Example implementation of Target
interface is in fastlane.target.impl.target_athena
Implementation Coverage
S3
InfluxDB
MySQL
Firehose
Pipeline
The fastlane.pipeline.Pipeline
class is what drives the ETL process. It manages the source
, transform
and target
processes, and runs monitoring processes which give insight into the performance/state of the running pipeline.
The Pipeline class works by spawning a number of worker threads for each stage of the ETL process (source, transform, target). Each stage passes work to the next via Queues:
_________________ Queue ____________________ Queue ________________ load
extract | source_worker | --> [|.|.|.|] -->| transform_worker_1 | --> [|.|.|.|] --> | target_worker_1 | ------>
------> |_______________| -------------------- ---------------- load
-->| transform_worker_2 | --> | target_worker_2 | ------>
-------------------- ---------------- load
-->| transform_worker_3 | --> | target_worker_3 | ------>
-------------------- ---------------- load
--> | target_worker_4 | ------>
----------------
Throughout the ETL process, few small monitoring processes are collecting metrics at periodic intervals such as memory usage, records loaded per second, total records loaded, queue sizes.
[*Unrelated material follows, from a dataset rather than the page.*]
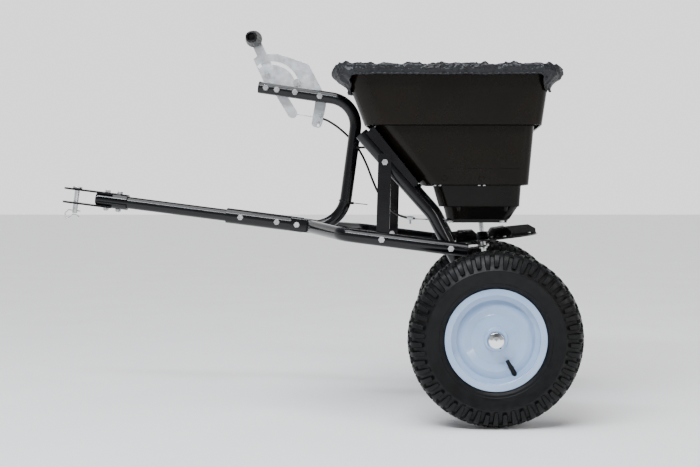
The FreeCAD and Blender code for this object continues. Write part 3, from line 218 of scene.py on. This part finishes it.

See fastlane.monitoring.pipeline_monitor
for more details on how thats done.
Pipelines Web API
This project includes a Pipeline web API built w Flask which is used as a backend for collecting and storing the metrics from running Pipelines, as well as to serve the Pipeline monitoring web UI.
Resources
CRUD on pipelines
Methods
/api/pipeline
POST
GET
DELETE
/api/pipelines
list pipelines
Methods
GET
/api/pipeline/run
invocation of a particular pipeline
Methods
POST
PUT
GET
DELETE
/api/pipeline/run/latest
latest invocation of a particular pipeline.
Methods
GET
/api/pipeline/run/rps
records per second metrics for a particuar pipeline run.
Methods
GET
POST
/api/pipeline/run/memory_usage
memory usage metrics for a particular pipeline run.
Methods
GET
POST
/api/pipeline/run/logs
logs (from cloudwatch) for a particular pipeline run.
Methods
GET
POST
Pipeline Web UI
Will pvoide a user interface to moniter currently running pipelines, as well as debug and analyze previously invoked pipelines.